Given material –
----------------------------------------

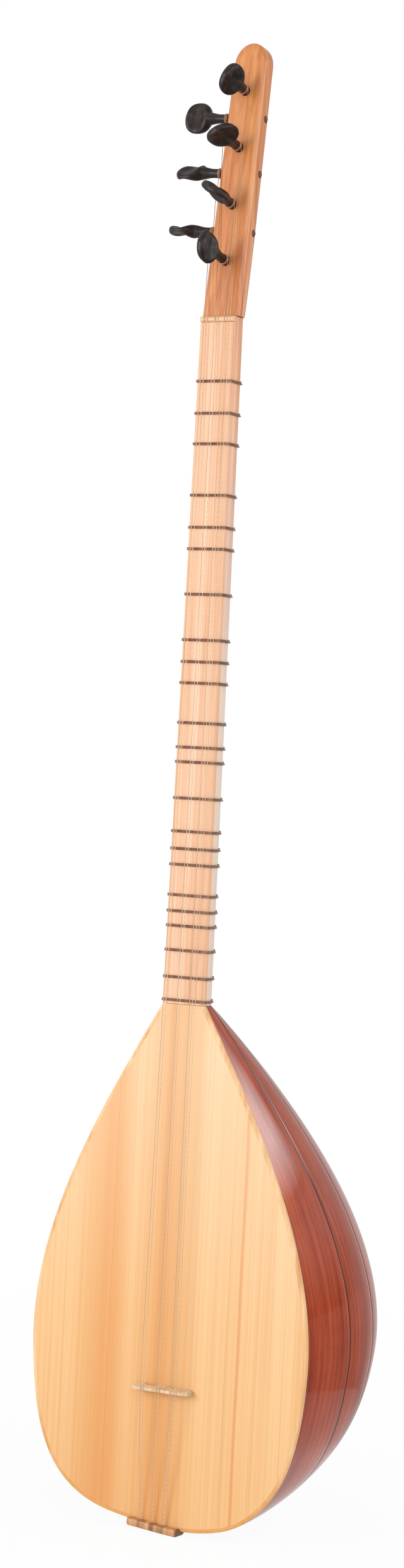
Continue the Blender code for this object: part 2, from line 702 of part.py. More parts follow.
def add_tailpiece(material):
    """A block under the lower rim with a lip over the soundboard, where the strings are hitched."""
    lip = TAIL_Z + TAILPIECE_LIP
    seat = TAIL_Z - GAP
    low = TAIL_Z - TAILPIECE_BODY
    left = TAILPIECE_CENTRE - TAILPIECE_HALF_WIDTH
    right = TAILPIECE_CENTRE + TAILPIECE_HALF_WIDTH
    round_off = TAILPIECE_ROUNDING
    profile = [(-GAP, lip), (-TAILPIECE_PROUD + round_off, lip), (-TAILPIECE_PROUD, lip - round_off),
               (-TAILPIECE_PROUD, low + round_off), (-TAILPIECE_PROUD + round_off, low),
               (TAILPIECE_DEPTH, low + round_off), (TAILPIECE_DEPTH, seat), (-GAP, seat)]
    bevel = TAILPIECE_END_BEVEL
    places = np.concatenate([[left], np.linspace(left + bevel, right - bevel, 9), [right]])
    rings = []
    for x in places:
        drawn = bevel if x in (left, right) else 0
        rings.append([(x, max(y, -TAILPIECE_PROUD + drawn), max(z, low + drawn)) for y, z in profile])
    add_loft("tailpiece", rings, material)


def coil_points(centre, axis, start_side, radius):
    """A coil round a peg that starts at one side of it, going up, and climbs outwards.

    Its last stretch leaves the coil along the tangent.
    """
    steps = int(COIL_TURNS * COIL_POINTS)
    turn = np.arange(steps + 1) / COIL_POINTS
    angle = turn * math.tau
    first = np.array(start_side)
    second = np.array(axis.cross(start_side))
    out = np.array(axis)
    points = np.array(centre) + radius * (np.outer(np.cos(angle), first) + np.outer(np.sin(angle), second))
    points = points + np.outer(COIL_START + COIL_PITCH * turn, out)
    last = angle[-1]
    heading = -math.sin(last) * first + math.cos(last) * second
    return np.concatenate([points, [points[-1] + COIL_TAIL * heading]])


def least_coil_gap(points, thickness):
    """Least gap between turns: distances between points more than a third of a turn apart."""
    apart = np.linalg.norm(points[:, None] - points[None], axis=2)
    index = np.arange(len(points))
    far = np.abs(index[:, None] - index[None]) > COIL_POINTS / 3
    return apart[far].min() - thickness


def string_route(number):
    """Points of one string: hitch, bridge, nut, over the head and round its peg."""
    radius = STRING_RADII[number]
    nut_x = NUT_PLACES[number]
    hitch_z = TAIL_Z + TAILPIECE_LIP + GAP
    hitch_x = HITCH_PLACES[number]
    hitch, after_hitch = slanted([(hitch_x, -HITCH_HEIGHT, hitch_z), (hitch_x, -HITCH_HEIGHT, hitch_z + 4 * radius)])
    over_bridge = (BRIDGE_PLACES[number], -BRIDGE_HEIGHT - BRIDGE_STRING_CLEARANCE - radius, BRIDGE_Z)
    over_nut = (nut_x, -NUT_HEIGHT - NUT_STRING_CLEARANCE - radius, NUT_LENGTH / 2)
    coil_radius = PEG_SHANK_RADIUS + COIL_CLEARANCE + radius
    side_count = len(SIDE_PEG_PLACES)
    place, _, axis, across = peg_places()[number - side_count]
    if number < side_count:
        bend = SIDE_PEG_PLACES[number] - BEND_BELOW_PEG
        corner = head_point(bend, -head_half_width(bend) - BEND_CLEARANCE, BEND_DEPTH)
        coil = coil_points(place, axis, HEAD_OUT, coil_radius)
        lead = [over_nut, tuple(corner)]
    else:
        coil = coil_points(place, axis, across, coil_radius)
        lead = [over_nut]
    gap = least_coil_gap(coil, 2 * radius)
    print(f"string_{number + 1}: least gap between its turns {gap * 1000:.2f} mm")
    return [hitch, after_hitch, over_bridge] + lead + [tuple(point) for point in coil]


def add_strings(material):
    """Each string is one round tube along its route."""
    for number in range(len(NUT_PLACES)):
        name = f"string_{number + 1}"
        route = string_route(number)
        curve = bpy.data.curves.new(name, "CURVE")
        curve.dimensions = "3D"
        curve.bevel_depth = STRING_RADII[number]
        curve.bevel_resolution = 1
        curve.use_fill_caps = True
        spline = curve.splines.new("POLY")
        spline.points.add(len(route) - 1)
        for point, place in zip(spline.points, route):
            point.co = (*place, 1)
        curve.materials.append(material)
        piece = bpy.data.objects.new(name, curve)
        bpy.context.collection.objects.link(piece)


def main():
    for old in list(bpy.data.objects):
        bpy.data.objects.remove(old, do_unlink=True)
    spruce = make_material("spruce", (0.94, 0.66, 0.38), 0.35)
    binding_wood = make_material("binding wood", (0.85, 0.50, 0.16), 0.35)
    bowl_wood = make_material("varnished mahogany", (0.32, 0.08, 0.04), 0.2)
    block_wood = make_material("block wood", (0.62, 0.42, 0.24), 0.6)
    neck_wood = make_material("neck wood", (0.70, 0.28, 0.10), 0.35)
    face_wood = make_material("fingerboard wood", (0.82, 0.52, 0.34), 0.4)
    bone = make_material("bone", (0.86, 0.78, 0.62), 0.4)
    nylon = make_material("brown nylon", (0.12, 0.06, 0.04), 0.4)
    ebony = make_material("dark peg wood", (0.03, 0.02, 0.015), 0.3)
    bridge_wood = make_material("bridge wood", (0.80, 0.68, 0.48), 0.5)
    tail_wood = make_material("tailpiece wood", (0.40, 0.20, 0.10), 0.4)
    steel = make_material("steel wire", (0.62, 0.60, 0.58), 0.3, 1.0)
    add_body(bowl_wood, block_wood)
    add_binding(binding_wood)
    add_soundboard(spruce)
    add_neck(neck_wood, face_wood, bone)
    add_frets(nylon)
    add_peghead(neck_wood)
    add_pegs(ebony)
    add_bridge(bridge_wood)
    add_tailpiece(tail_wood)
    add_strings(steel)


main()
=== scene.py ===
"""Looks of a long-necked lute: glossy ribbed bowl, grained soundboard, turned pegs, tied frets."""
import math

import bpy
import numpy as np
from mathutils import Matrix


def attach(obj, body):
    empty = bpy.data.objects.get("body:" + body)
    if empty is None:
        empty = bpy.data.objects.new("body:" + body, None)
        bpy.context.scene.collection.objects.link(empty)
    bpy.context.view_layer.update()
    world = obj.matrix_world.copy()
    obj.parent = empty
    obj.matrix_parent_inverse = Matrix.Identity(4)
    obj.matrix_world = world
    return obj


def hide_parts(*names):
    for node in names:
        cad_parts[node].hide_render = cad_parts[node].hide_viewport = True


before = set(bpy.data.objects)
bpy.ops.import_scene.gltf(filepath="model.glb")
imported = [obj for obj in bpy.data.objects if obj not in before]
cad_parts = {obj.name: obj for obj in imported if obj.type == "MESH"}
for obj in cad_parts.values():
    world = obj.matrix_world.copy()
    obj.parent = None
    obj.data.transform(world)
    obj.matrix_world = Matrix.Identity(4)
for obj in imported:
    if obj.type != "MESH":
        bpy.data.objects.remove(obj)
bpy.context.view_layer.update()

ROOT = "neck_and_bowl"

# Photograph's size in pixels, and the camera that sees the lute as it does
PHOTO_HEIGHT = 2485
CAMERA_PLACE = np.array([1.3377, -2.3309, -0.3671])
CAMERA_AZIMUTH = math.radians(29.72)
CAMERA_ELEVATION = math.radians(0.15)
CAMERA_ROLL = math.radians(2.83)
FOCAL_PIXELS = 5263
SENSOR = 24.0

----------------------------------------

Give every line of the material again, exactly as it reads.

Correct output –
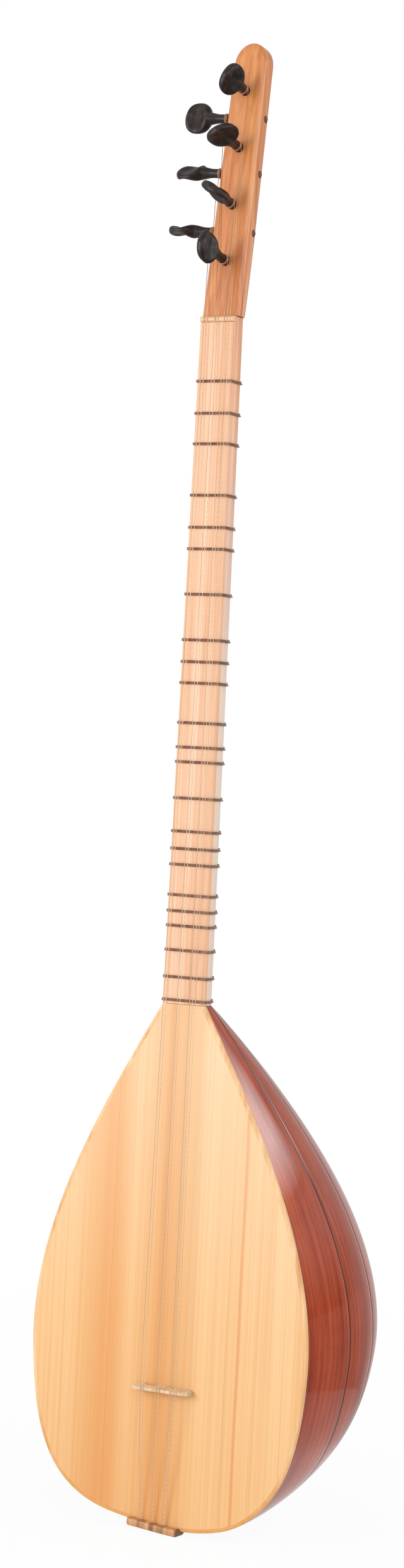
Continue the Blender code for this object: part 2, from line 702 of part.py. More parts follow.
def add_tailpiece(material):
    """A block under the lower rim with a lip over the soundboard, where the strings are hitched."""
    lip = TAIL_Z + TAILPIECE_LIP
    seat = TAIL_Z - GAP
    low = TAIL_Z - TAILPIECE_BODY
    left = TAILPIECE_CENTRE - TAILPIECE_HALF_WIDTH
    right = TAILPIECE_CENTRE + TAILPIECE_HALF_WIDTH
    round_off = TAILPIECE_ROUNDING
    profile = [(-GAP, lip), (-TAILPIECE_PROUD + round_off, lip), (-TAILPIECE_PROUD, lip - round_off),
               (-TAILPIECE_PROUD, low + round_off), (-TAILPIECE_PROUD + round_off, low),
               (TAILPIECE_DEPTH, low + round_off), (TAILPIECE_DEPTH, seat), (-GAP, seat)]
    bevel = TAILPIECE_END_BEVEL
    places = np.concatenate([[left], np.linspace(left + bevel, right - bevel, 9), [right]])
    rings = []
    for x in places:
        drawn = bevel if x in (left, right) else 0
        rings.append([(x, max(y, -TAILPIECE_PROUD + drawn), max(z, low + drawn)) for y, z in profile])
    add_loft("tailpiece", rings, material)


def coil_points(centre, axis, start_side, radius):
    """A coil round a peg that starts at one side of it, going up, and climbs outwards.

    Its last stretch leaves the coil along the tangent.
    """
    steps = int(COIL_TURNS * COIL_POINTS)
    turn = np.arange(steps + 1) / COIL_POINTS
    angle = turn * math.tau
    first = np.array(start_side)
    second = np.array(axis.cross(start_side))
    out = np.array(axis)
    points = np.array(centre) + radius * (np.outer(np.cos(angle), first) + np.outer(np.sin(angle), second))
    points = points + np.outer(COIL_START + COIL_PITCH * turn, out)
    last = angle[-1]
    heading = -math.sin(last) * first + math.cos(last) * second
    return np.concatenate([points, [points[-1] + COIL_TAIL * heading]])


def least_coil_gap(points, thickness):
    """Least gap between turns: distances between points more than a third of a turn apart."""
    apart = np.linalg.norm(points[:, None] - points[None], axis=2)
    index = np.arange(len(points))
    far = np.abs(index[:, None] - index[None]) > COIL_POINTS / 3
    return apart[far].min() - thickness


def string_route(number):
    """Points of one string: hitch, bridge, nut, over the head and round its peg."""
    radius = STRING_RADII[number]
    nut_x = NUT_PLACES[number]
    hitch_z = TAIL_Z + TAILPIECE_LIP + GAP
    hitch_x = HITCH_PLACES[number]
    hitch, after_hitch = slanted([(hitch_x, -HITCH_HEIGHT, hitch_z), (hitch_x, -HITCH_HEIGHT, hitch_z + 4 * radius)])
    over_bridge = (BRIDGE_PLACES[number], -BRIDGE_HEIGHT - BRIDGE_STRING_CLEARANCE - radius, BRIDGE_Z)
    over_nut = (nut_x, -NUT_HEIGHT - NUT_STRING_CLEARANCE - radius, NUT_LENGTH / 2)
    coil_radius = PEG_SHANK_RADIUS + COIL_CLEARANCE + radius
    side_count = len(SIDE_PEG_PLACES)
    place, _, axis, across = peg_places()[number - side_count]
    if number < side_count:
        bend = SIDE_PEG_PLACES[number] - BEND_BELOW_PEG
        corner = head_point(bend, -head_half_width(bend) - BEND_CLEARANCE, BEND_DEPTH)
        coil = coil_points(place, axis, HEAD_OUT, coil_radius)
        lead = [over_nut, tuple(corner)]
    else:
        coil = coil_points(place, axis, across, coil_radius)
        lead = [over_nut]
    gap = least_coil_gap(coil, 2 * radius)
    print(f"string_{number + 1}: least gap between its turns {gap * 1000:.2f} mm")
    return [hitch, after_hitch, over_bridge] + lead + [tuple(point) for point in coil]


def add_strings(material):
    """Each string is one round tube along its route."""
    for number in range(len(NUT_PLACES)):
        name = f"string_{number + 1}"
        route = string_route(number)
        curve = bpy.data.curves.new(name, "CURVE")
        curve.dimensions = "3D"
        curve.bevel_depth = STRING_RADII[number]
        curve.bevel_resolution = 1
        curve.use_fill_caps = True
        spline = curve.splines.new("POLY")
        spline.points.add(len(route) - 1)
        for point, place in zip(spline.points, route):
            point.co = (*place, 1)
        curve.materials.append(material)
        piece = bpy.data.objects.new(name, curve)
        bpy.context.collection.objects.link(piece)


def main():
    for old in list(bpy.data.objects):
        bpy.data.objects.remove(old, do_unlink=True)
    spruce = make_material("spruce", (0.94, 0.66, 0.38), 0.35)
    binding_wood = make_material("binding wood", (0.85, 0.50, 0.16), 0.35)
    bowl_wood = make_material("varnished mahogany", (0.32, 0.08, 0.04), 0.2)
    block_wood = make_material("block wood", (0.62, 0.42, 0.24), 0.6)
    neck_wood = make_material("neck wood", (0.70, 0.28, 0.10), 0.35)
    face_wood = make_material("fingerboard wood", (0.82, 0.52, 0.34), 0.4)
    bone = make_material("bone", (0.86, 0.78, 0.62), 0.4)
    nylon = make_material("brown nylon", (0.12, 0.06, 0.04), 0.4)
    ebony = make_material("dark peg wood", (0.03, 0.02, 0.015), 0.3)
    bridge_wood = make_material("bridge wood", (0.80, 0.68, 0.48), 0.5)
    tail_wood = make_material("tailpiece wood", (0.40, 0.20, 0.10), 0.4)
    steel = make_material("steel wire", (0.62, 0.60, 0.58), 0.3, 1.0)
    add_body(bowl_wood, block_wood)
    add_binding(binding_wood)
    add_soundboard(spruce)
    add_neck(neck_wood, face_wood, bone)
    add_frets(nylon)
    add_peghead(neck_wood)
    add_pegs(ebony)
    add_bridge(bridge_wood)
    add_tailpiece(tail_wood)
    add_strings(steel)


main()
=== scene.py ===
"""Looks of a long-necked lute: glossy ribbed bowl, grained soundboard, turned pegs, tied frets."""
import math

import bpy
import numpy as np
from mathutils import Matrix


def attach(obj, body):
    empty = bpy.data.objects.get("body:" + body)
    if empty is None:
        empty = bpy.data.objects.new("body:" + body, None)
        bpy.context.scene.collection.objects.link(empty)
    bpy.context.view_layer.update()
    world = obj.matrix_world.copy()
    obj.parent = empty
    obj.matrix_parent_inverse = Matrix.Identity(4)
    obj.matrix_world = world
    return obj


def hide_parts(*names):
    for node in names:
        cad_parts[node].hide_render = cad_parts[node].hide_viewport = True


before = set(bpy.data.objects)
bpy.ops.import_scene.gltf(filepath="model.glb")
imported = [obj for obj in bpy.data.objects if obj not in before]
cad_parts = {obj.name: obj for obj in imported if obj.type == "MESH"}
for obj in cad_parts.values():
    world = obj.matrix_world.copy()
    obj.parent = None
    obj.data.transform(world)
    obj.matrix_world = Matrix.Identity(4)
for obj in imported:
    if obj.type != "MESH":
        bpy.data.objects.remove(obj)
bpy.context.view_layer.update()

ROOT = "neck_and_bowl"

# Photograph's size in pixels, and the camera that sees the lute as it does
PHOTO_HEIGHT = 2485
CAMERA_PLACE = np.array([1.3377, -2.3309, -0.3671])
CAMERA_AZIMUTH = math.radians(29.72)
CAMERA_ELEVATION = math.radians(0.15)
CAMERA_ROLL = math.radians(2.83)
FOCAL_PIXELS = 5263
SENSOR = 24.0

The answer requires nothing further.